WHAT YOU ARE ASKED TO DO -> In the records below, begin at the line that has "# The gouge" and stop after the line that has "before = set(bpy.data.objects)"; quote those lines verbatim and nothing more.

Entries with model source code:
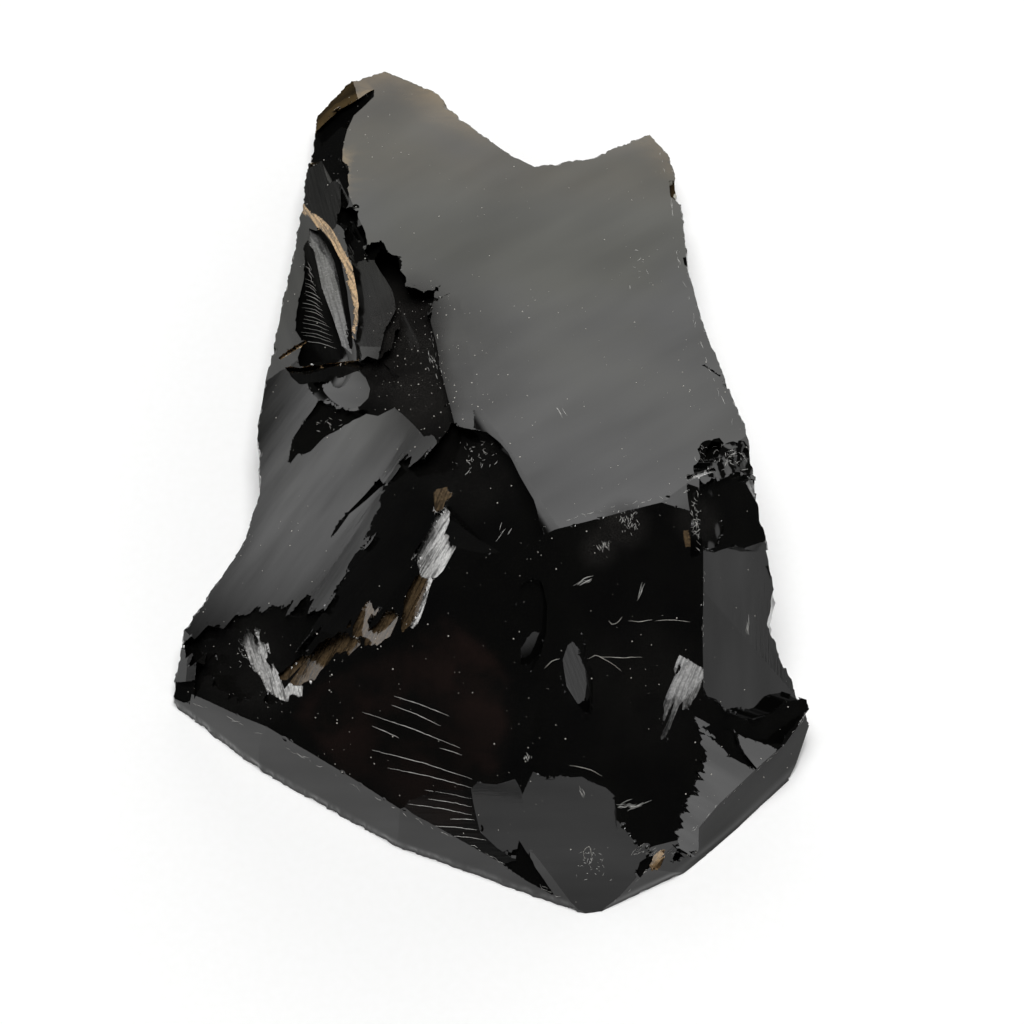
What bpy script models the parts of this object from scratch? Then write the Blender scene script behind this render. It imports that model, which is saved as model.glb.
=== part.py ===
"""Obsidian chunk: one hand-sized, broken piece of volcanic glass.

The chunk lies on a flat break, z = 0. +Z is up, the low pointed tip is at -Y and the thin back
edge with its two horns at +Y. The origin is on the base, below the middle of the bounding box.
"""
import math

import bmesh
import bpy
from mathutils import Matrix, Vector

MM = 0.001

# ---- Driving dimensions, in millimetres -------------------------------------------------------
BLANK_HEIGHT = 60.0        # height of the rough block before anything is broken off it
FRONT_LEAN = 75.0          # steepness of the low walls along the front, degrees from level
RIDGE_TOP = (5.8, -30.0, 38.0)        # highest corner, where the four large faces come together
RIDGE_RIGHT = (26.5, -21.2, 33.0)     # right end of the cross ridge
RIDGE_LEFT = (-8.9, 15.9, 24.5)       # on the long ridge between the upper face and the left slope
TIP = (12.6, -64.5, 1.0)              # low front point

# Plan outline of the rim, anticlockwise from the left corner of the front.
RIM = [
    (-42.0, -45.7), (-20.0, -60.0), (12.7, -75.0), (42.0, -60.0), (42.0, -39.7),          # front
    (37.9, -33.7), (35.9, -30.4), (37.0, -26.3), (34.7, -20.0), (33.1, -7.6),            # right side
    (30.5, 2.1), (28.3, 12.1), (26.7, 23.9), (26.3, 36.4), (25.0, 47.9),
    (22.1, 53.4), (13.5, 47.0), (5.8, 44.6), (1.7, 47.9), (-4.4, 54.7), (-8.0, 60.5),    # notch
    (-15.4, 64.9), (-21.0, 61.6), (-25.0, 56.4),                                         # left horn
    (-25.9, 47.2), (-26.7, 36.5), (-28.2, 25.4), (-29.8, 14.7), (-31.7, 2.6),            # left side
    (-31.1, -7.8), (-33.0, -14.3), (-37.8, -21.7), (-40.7, -26.8), (-42.0, -32.0),       # waist
]

# Flat breaks: a corner the face passes through, its dip below level and the way it faces
# (degrees clockwise from the back). A dip over 90 is an undercut.
FACES = {
    "upper": (RIDGE_TOP, 20.6, 13.1),
    "centre": (RIDGE_TOP, 43.4, 143.3),
    "front_left": ((-1.4, -31.6, 34.4), 48.2, -150.2),
    "left_slope": (RIDGE_LEFT, 37.5, -79.0),
    "shoulder": (RIDGE_TOP, 27.2, -79.9),
    "low_shoulder": ((-23.3, -39.7, 14.3), 41.7, -124.6),
    "front_foot": (TIP, 54.6, 178.6),
    "left_corner": ((-38.1, -32.4, 8.0), 56.7, -107.4),
    "right_cap": ((26.5, -21.9, 31.5), 30.3, 95.7),
    "wall_left": ((-30.8, -43.7, 0.0), FRONT_LEAN, -148.2),
    "wall_corner": ((-41.9, -34.6, 0.0), FRONT_LEAN, -140.6),
    "wall_tip_left": ((12.7, -64.9, 0.0), FRONT_LEAN, -158.5),
    "wall_tip_right": ((12.7, -64.9, 0.0), FRONT_LEAN, 153.8),
    "wall_right": ((33.1, -54.8, 0.0), FRONT_LEAN, 136.4),
    "wall_far_right": ((40.2, -48.1, 0.0), FRONT_LEAN, 126.5),
    "under_back": ((-15.4, 64.9, 4.1), 152.0, 16.5),
    "under_left_horn": ((-21.0, 61.6, 5.0), 148.0, -38.0),
    "under_right_horn": ((25.0, 47.9, 6.5), 132.0, 78.0),
    "base": ((0.0, 0.0, 0.0), 180.0, 0.0),
}

# Shell-shaped flake scars: centre and radius of the ball that each one is a piece of.
SCARS = {
    "trough": ((-78.3, -8.1, 92.3), 95.0),
    "right_hollow": ((70.2, -57.0, 58.0), 60.0),
    "under_notch": ((6.0, 62.0, -14.0), 27.5),
    "under_left_side": ((-50.0, 30.0, -30.0), 40.0),
    "under_waist": ((-52.0, -12.0, -10.0), 24.0),
    "right_flank": ((75.0, 5.0, 0.0), 48.0),
    "horn_flake": ((-30.5, 58.0, 24.0), 17.5),
    "ledge_scoop": ((-24.5, 6.2, 22.6), 7.4),
    "crushed_corner_a": ((31.0, -12.0, 33.5), 5.0),
    "crushed_corner_b": ((26.5, -17.0, 34.6), 3.4),
    "right_nick_a": ((26.9, 41.5, 11.6), 2.6),
    "right_nick_b": ((27.9, 25.0, 17.4), 2.2),
    "bottom_nick": ((21.5, -60.2, 4.6), 2.4),
    "left_nick": ((-33.6, 8.2, 11.5), 3.0),
}

# Long narrow gouge down the left slope.
GOUGE_CENTRE = (-23.4, 24.6, 15.0)
GOUGE_HALF = (15.5, 2.5, 3.2)                # half length, half width, depth of the cutter
GOUGE_AXIS = (7.5, -30.1, 10.1)              # the way it runs, from the horn down to the ledge


def outward(dip, facing):
    """Unit normal of a face from its dip and the way it faces, both in degrees."""
    dip, facing = math.radians(dip), math.radians(facing)
    return Vector((math.sin(dip) * math.sin(facing), math.sin(dip) * math.cos(facing), math.cos(dip)))


def break_off(bm, corner, normal):
    """Break the block along a plane, drop the outer side and close the cut."""
    cut = bmesh.ops.bisect_plane(
        bm, geom=bm.verts[:] + bm.edges[:] + bm.faces[:], dist=1e-7,
        plane_co=Vector(corner) * MM, plane_no=normal, clear_outer=True)["geom_cut"]
    edges = [item for item in cut if isinstance(item, bmesh.types.BMEdge) and item.is_boundary]
    if edges:
        bmesh.ops.edgenet_fill(bm, edges=edges)


def rough_block(outline, height):
    """Upright block with the plan outline of the chunk."""
    bm = bmesh.new()
    corners = [bm.verts.new((x * MM, y * MM, -2 * MM)) for x, y in outline]
    face = bmesh.ops.contextual_create(bm, geom=corners)["faces"]
    raised = bmesh.ops.extrude_face_region(bm, geom=face)["geom"]
    lifted = [item for item in raised if isinstance(item, bmesh.types.BMVert)]
    bmesh.ops.translate(bm, verts=lifted, vec=(0, 0, height * MM))
    bmesh.ops.recalc_face_normals(bm, faces=bm.faces[:])
    return bm


def cutter(name, centre, size, fineness, turn=None):
    """Ball or ellipsoid that takes a flake off, kept as a wire guide."""
    bm = bmesh.new()
    bmesh.ops.create_icosphere(bm, subdivisions=fineness, radius=1.0)
    bmesh.ops.scale(bm, verts=bm.verts[:], vec=Vector(size) * MM)
    if turn:
        bmesh.ops.rotate(bm, verts=bm.verts[:], cent=(0, 0, 0), matrix=turn)
    mesh = bpy.data.meshes.new(name)
    bm.to_mesh(mesh)
    bm.free()
    obj = bpy.data.objects.new(name, mesh)
    obj.location = Vector(centre) * MM
    obj.display_type = "WIRE"
    obj.hide_render = True
    cutters.objects.link(obj)
    return obj


def strike(chunk, tool):
    """Take the cutter's shape out of the chunk."""
    cut = chunk.modifiers.new(tool.name, "BOOLEAN")
    cut.operation = "DIFFERENCE"
    cut.solver = "EXACT"
    cut.object = tool


def black_glass():
    material = bpy.data.materials.new("obsidian")
    material.use_nodes = True
    shader = material.node_tree.nodes["Principled BSDF"]
    shader.inputs["Base Color"].default_value = (0.006, 0.006, 0.007, 1.0)
    shader.inputs["Roughness"].default_value = 0.08
    shader.inputs["Metallic"].default_value = 0.0
    shader.inputs["IOR"].default_value = 1.5
    return material


for old in list(bpy.data.objects):
    bpy.data.objects.remove(old, do_unlink=True)

parts = bpy.data.collections.new("obsidian_chunk")
cutters = bpy.data.collections.new("cutters")
for group in (parts, cutters):
    bpy.context.scene.collection.children.link(group)

# The block is broken down to its flat faces.
block = rough_block(RIM, BLANK_HEIGHT)
for corner, dip, facing in FACES.values():
    break_off(block, corner, outward(dip, facing))
mesh = bpy.data.meshes.new("obsidian_chunk")
block.to_mesh(mesh)
block.free()
chunk = bpy.data.objects.new("obsidian_chunk", mesh)
chunk.data.materials.append(black_glass())
parts.objects.link(chunk)

# The flake scars: large ones need finer balls, so that every scar has facets of about 2 to 3 mm.
for name, (centre, radius) in SCARS.items():
    fineness = 6 if radius > 50 else 5 if radius > 20 else 4 if radius > 6 else 3
    strike(chunk, cutter(name, centre, (radius, radius, radius), fineness))

# The gouge is a long ellipsoid laid down the left slope.
along = Vector(GOUGE_AXIS).normalized()
up = outward(FACES["left_slope"][1], FACES["left_slope"][2])
across = up.cross(along).normalized()
turn = Matrix((along, across, along.cross(across))).transposed()
strike(chunk, cutter("gouge", GOUGE_CENTRE, GOUGE_HALF, 4, turn))

# Broken glass has crisp ridges between its scars, and each scar is smooth.
depsgraph = bpy.context.evaluated_depsgraph_get()
cut_mesh = bpy.data.meshes.new_from_object(chunk.evaluated_get(depsgraph))
chunk.modifiers.clear()
chunk.data = cut_mesh
chunk.data.name = "obsidian_chunk"
chunk.data.shade_smooth()
chunk.data.set_sharp_from_angle(angle=math.radians(24))
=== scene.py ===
"""Obsidian chunk: the finished look of one broken piece of volcanic glass.

The surface is worked out the way the glass broke: flat breaks, ball-shaped flake scars, small
facets with ragged edges and tiny edge chips all take something away from a solid block. What is
left is meshed once, closely enough to keep every ridge sharp, and gets the look of fresh glass, with white
and tan painted highlights where it glints.
All lengths are millimetres until a mesh is made.
"""
import math

import bpy
import numpy as np
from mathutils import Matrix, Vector
from mathutils.bvhtree import BVHTree


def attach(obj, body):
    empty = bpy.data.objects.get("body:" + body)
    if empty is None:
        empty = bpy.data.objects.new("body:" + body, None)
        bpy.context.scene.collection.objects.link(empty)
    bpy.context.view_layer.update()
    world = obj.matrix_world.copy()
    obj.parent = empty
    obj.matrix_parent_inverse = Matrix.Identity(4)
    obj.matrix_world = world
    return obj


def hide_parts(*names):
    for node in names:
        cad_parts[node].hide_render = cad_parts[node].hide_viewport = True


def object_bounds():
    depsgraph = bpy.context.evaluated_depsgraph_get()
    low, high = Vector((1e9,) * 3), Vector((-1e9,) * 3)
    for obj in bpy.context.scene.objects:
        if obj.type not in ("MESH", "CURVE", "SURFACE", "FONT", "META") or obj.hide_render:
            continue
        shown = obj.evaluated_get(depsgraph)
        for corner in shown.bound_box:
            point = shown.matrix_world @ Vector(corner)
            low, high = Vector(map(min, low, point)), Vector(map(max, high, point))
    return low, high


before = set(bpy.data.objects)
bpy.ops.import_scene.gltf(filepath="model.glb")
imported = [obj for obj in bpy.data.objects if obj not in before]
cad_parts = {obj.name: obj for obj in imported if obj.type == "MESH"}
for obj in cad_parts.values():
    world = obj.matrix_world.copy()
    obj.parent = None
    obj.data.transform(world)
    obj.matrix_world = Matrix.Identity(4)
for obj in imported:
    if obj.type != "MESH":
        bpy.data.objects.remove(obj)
CAD_BOX = [list(corner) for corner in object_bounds()]
MM = 0.001
CAD_LOW, CAD_HIGH = (np.array(corner) / MM for corner in CAD_BOX)


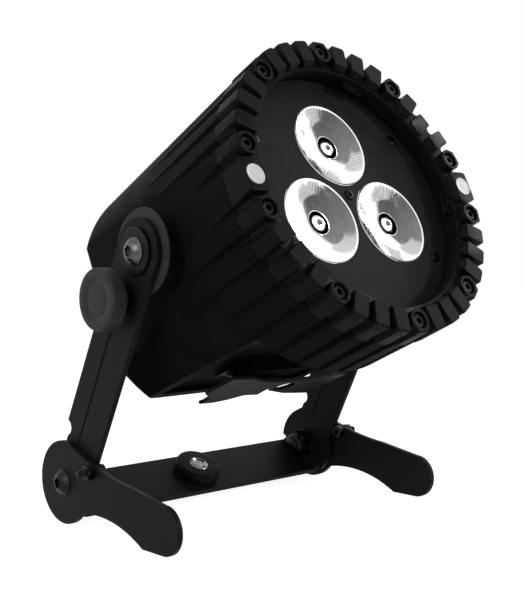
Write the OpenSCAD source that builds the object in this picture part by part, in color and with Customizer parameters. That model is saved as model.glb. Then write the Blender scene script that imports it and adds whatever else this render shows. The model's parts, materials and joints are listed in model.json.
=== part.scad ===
// Battery powered par can with three lenses, on a floor yoke with folding feet.
// Millimetres, +Z up, the beam points towards -Y and upwards.
// The origin is on the floor, in the middle of the object's outline.

/* [Stance] */
// Angle of the beam above the horizontal
beam_tilt = 25.6; // [10:0.2:40]
// Forward lean of the yoke arms
arm_lean = 27.6; // [15:0.2:32]

/* [Housing] */
// Radius of the housing at its front seam
body_front_r = 79.6; // [76:0.2:80]
// Radius of the housing at its rear edge
body_rear_r = 76.4; // [75:0.1:79]
// Distance from the tilt axis forward to the seam with the bezel
seam_ahead = 61; // [58:0.5:66]
// Distance from the tilt axis back to the rear face
rear_behind = 72; // [70:0.5:84]
// Wall thickness of the housing
wall = 3.5; // [2.5:0.1:4.5]
// Thickness of the rear cover plate
cover_t = 3; // [2.5:0.1:3.5]
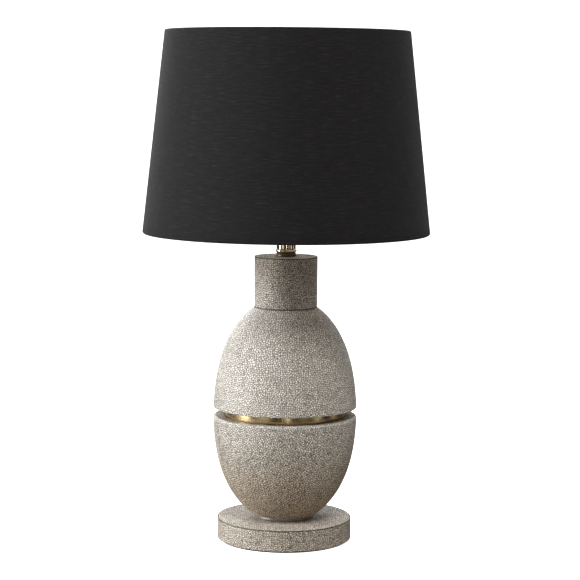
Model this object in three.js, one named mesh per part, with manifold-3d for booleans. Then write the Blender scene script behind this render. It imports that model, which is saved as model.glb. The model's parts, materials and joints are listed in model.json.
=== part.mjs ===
// Table lamp: a two-part turned body wrapped in shagreen, standing on a round
// base, under a tapered drum shade carried by a harp. Millimetres, +Z up, the
// origin at the middle of the underside. The harp lies in the XZ plane, the
// switch faces -Y and the cord inlet faces +Y.
import * as THREE from 'three';
import { mergeVertices } from 'three/addons/utils/BufferGeometryUtils.js';
import Module from 'manifold-3d';

const wasm = await Module();
wasm.setup();

const GAP = 0.3; // clearance between pieces that rest on each other
const BODY_STEPS = 28; // facets round the base, body and neck
const SHADE_STEPS = 36; // facets round the shade
const SMALL_STEPS = 12; // facets round the small hardware

// Heights of the main levels above the table
const PAD_TOP = 2;
const BASE_TOP = 32;
const BOWL_BOTTOM = 37;
const BOWL_TOP = 179.3;
const DOME_BOTTOM = 191.2;
const DOME_TOP = 333.7;
const NECK_TOP = 406.4;
const SADDLE_BOTTOM = 440;
const SHADE_BOTTOM = 438.9;
const SHADE_TOP = 723.2;

// Base
const BASE_RADIUS = 95.6;
const PAD_RADIUS = 92;
const SKIN = 1.5; // thickness of every shagreen covering
const RECESS_RADIUS = 72;
const RECESS_TOP = 20;
const INLET_HEIGHT = 11.5;
const INLET_BORE = 4.2;
const INLET_TUBE = 6.2;

// Body: each half follows a superellipse about its own widest level
const BOWL_CURVE = { radius: 102.6, level: 200, reach: 178.2, shoulder: 2.627, roundness: 1.919 };
const DOME_CURVE = { radius: 102.65, level: 164.8, reach: 182.1, shoulder: 2.441, roundness: 2.181 };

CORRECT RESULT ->
# The gouge is a long ellipsoid laid down the left slope.
along = Vector(GOUGE_AXIS).normalized()
up = outward(FACES["left_slope"][1], FACES["left_slope"][2])
across = up.cross(along).normalized()
turn = Matrix((along, across, along.cross(across))).transposed()
strike(chunk, cutter("gouge", GOUGE_CENTRE, GOUGE_HALF, 4, turn))

# Broken glass has crisp ridges between its scars, and each scar is smooth.
depsgraph = bpy.context.evaluated_depsgraph_get()
cut_mesh = bpy.data.meshes.new_from_object(chunk.evaluated_get(depsgraph))
chunk.modifiers.clear()
chunk.data = cut_mesh
chunk.data.name = "obsidian_chunk"
chunk.data.shade_smooth()
chunk.data.set_sharp_from_angle(angle=math.radians(24))
=== scene.py ===
"""Obsidian chunk: the finished look of one broken piece of volcanic glass.

The surface is worked out the way the glass broke: flat breaks, ball-shaped flake scars, small
facets with ragged edges and tiny edge chips all take something away from a solid block. What is
left is meshed once, closely enough to keep every ridge sharp, and gets the look of fresh glass, with white
and tan painted highlights where it glints.
All lengths are millimetres until a mesh is made.
"""
import math

import bpy
import numpy as np
from mathutils import Matrix, Vector
from mathutils.bvhtree import BVHTree


def attach(obj, body):
    empty = bpy.data.objects.get("body:" + body)
    if empty is None:
        empty = bpy.data.objects.new("body:" + body, None)
        bpy.context.scene.collection.objects.link(empty)
    bpy.context.view_layer.update()
    world = obj.matrix_world.copy()
    obj.parent = empty
    obj.matrix_parent_inverse = Matrix.Identity(4)
    obj.matrix_world = world
    return obj


def hide_parts(*names):
    for node in names:
        cad_parts[node].hide_render = cad_parts[node].hide_viewport = True


def object_bounds():
    depsgraph = bpy.context.evaluated_depsgraph_get()
    low, high = Vector((1e9,) * 3), Vector((-1e9,) * 3)
    for obj in bpy.context.scene.objects:
        if obj.type not in ("MESH", "CURVE", "SURFACE", "FONT", "META") or obj.hide_render:
            continue
        shown = obj.evaluated_get(depsgraph)
        for corner in shown.bound_box:
            point = shown.matrix_world @ Vector(corner)
            low, high = Vector(map(min, low, point)), Vector(map(max, high, point))
    return low, high


before = set(bpy.data.objects)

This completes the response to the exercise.